Pomimo tych zalet tak naprawdę wciąż nie rozumiem zachwytów nad filmem. Mam wrażenie, że zapatrzony w subtelność dziecięcych uczuć reżyser zapomniał o drugim planie serwując tam kolejne naiwności. Oto mamy blokowisko gdzie szaleje seryjny morderca, ale policji czy jakiegokolwiek śledztwa brak. No dobra, może to ukłon w stronę klimatów Sunnydale High School. Sam morderca – opiekun Eli – jest w swym fachu takim profanem, że aż trudno wierzyć w ekranową amatorkę. Krew z ofiar spuszcza kilkadziesiąt metrów od bloku czy ulicy, albo próbuje załatwić dzieciaka gdy jego kumple stoją przed drzwiami paląc fajki. Jest tego niestety więcej. Mniejsze czy większe głupotki wynikają ponoć z niezbyt dokładnej ekranizacji książki Lindqvista, na której oparty jest film. Tam morderca był prawdopodobnie pedofilem, tutaj bez takiej wiedzy jego działania wydają się mega chaotyczne. Fajnym przynajmniej wątkiem jest historia Wirginii i kotów.

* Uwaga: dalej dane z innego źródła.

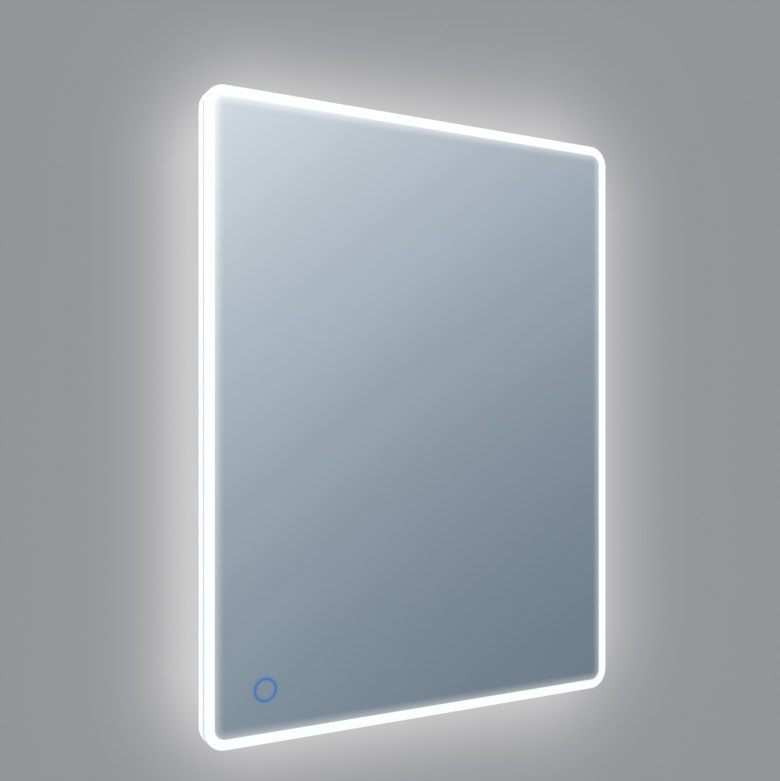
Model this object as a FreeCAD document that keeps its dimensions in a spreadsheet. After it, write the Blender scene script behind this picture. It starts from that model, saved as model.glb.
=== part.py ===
"""Lighted bathroom mirror, wall hung, in millimetres.

X runs to the right seen from the front, Y towards the wall and Z up. The origin is the middle of the
back cover's raised panel, in the plane of the wall, so the glass faces -Y. "Inset" always means the
distance from the glass's edge towards its middle.
"""

import FreeCAD, Part
import math
import os

import Sketcher

Vector = FreeCAD.Vector
doc = FreeCAD.newDocument("lighted_mirror")

# ---------------------------------------------------------------------------------------------------
# Driving dimensions
# ---------------------------------------------------------------------------------------------------

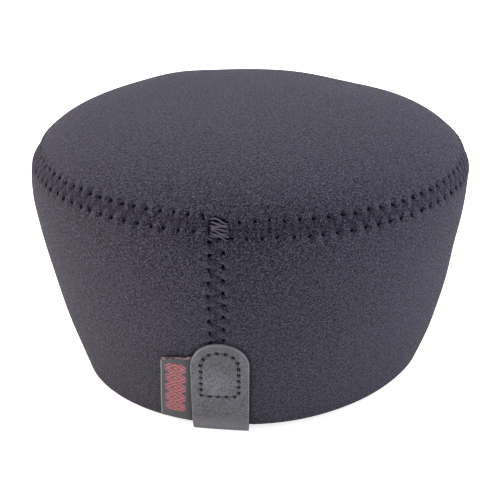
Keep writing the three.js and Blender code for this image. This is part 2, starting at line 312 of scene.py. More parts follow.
def floorPaint():
    glow = (1, 1, 1, 1)
    made = newMaterial("palePaper", (0.92, 0.92, 0.92), 0.9, Specular_IOR_Level=0.1, Emission_Color=glow)
    seen = addNode(made[1], "LightPath")["Is Camera Ray"]
    feed(*made[1:], {"Emission Strength": seen.scaled(0.6, 0.15)})
    return made[0]


jerseyLook = {
    "yarn": (0.0505, 0.0458, 0.0785),
    "gaps": (0.005, 0.0044, 0.0108),
    "worn": (0.0625, 0.0558, 0.0915),
    # how far the painted groove shade darkens sunken yarn towards the gaps' colour
    "shade": 0.8,
    "roughness": 0.85,
    "sheen": 0.19,
    "sheenTint": (0.86, 0.86, 1.0, 1),
    "bump": 0.0003,
}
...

Na szczęście wady nie przysłaniają niewątpliwych zalet filmu. Prócz wymienionych trza wspomnieć niejednoznaczną narrację i bijący z ekranu dziwny niepokój – trudny do ogarnięcia i na pewno nienormalny. To, co jedni odbiorą jako subtelne uczucie, inni zinterpretują jako uzależnienie od siebie człowieka, może nawet celowe omotanie nie do końca rozwiniętego umysłowo chłopaka. W takich barwach końcówka filmu budzi emocje, kusi do interpretacji, gdyż jak mało co nie pasowała mi do ostatniej sceny. Szkoda, że całość momentami mocno się rozjeżdża, a zamiast budować napięcie razi nieporadnością. Gdyby nie to, bez wahania proponowałbym rekomendację serwisu – a tak, mimo marudzenia, po prostu polecam miłośnikom prozy Orbitowskiego, niebanalnych horrorów, dobrych filmów i długich pofilmowych dysput. A z Ronji, córki Zbójnika od dzisiaj krew wysysa właśnie Eli wstępując do mojej galerii szwedzkich stereotypów.

Ocena (1-5):
Wampiry: 5
Klimat: 5
Gdzie to zmierza: 4
Fajność: 4

Cytat: I’m not a girl.

Ciekawostka przyrodnicza: W książce Johna Ajvide Lindqvista Eli jest wykastrowanym chłopcem o dziewczęcej urodzie. W filmie jest jedno, krótkie ujęcie genitalni Eli, gdzie uważni widzowie doszukiwali się blizn, a słowa „I’m not a girl” podciągali pod książkę. Do sceny tej nie wracałem, a kontekst cytatu odebrałem zupełnie inaczej ale ciekawostka ciekawostką. Aha, amerykański rimejk już za rok w reżyserii pana od Cloverfielda.

Written by: garret

 

Komenty FB

komentarzy

Komercha

2 Komentarze(y) na Lat den rätte komma in/Let the Right One In

  1. postuluję o reckę filmu "The Return of Captain Invincible", o którym się przed chwilą dowiedziałem i który być może jest genialny sądząc po tym fragmencie:
    http://www.youtube.com/watch?v=wcRSwo9bGHQ&feature=player_embedded

  2. Ten z Alanem Arkinem i Christopherem Lee? To robota O'briena od Rocky Horror Picture Show, najwyraźniej w tamtych czasach próbował pójśc za ciosem. Też chętnie o tym przeczytam a jeszcze chętniej bym to obejrzał.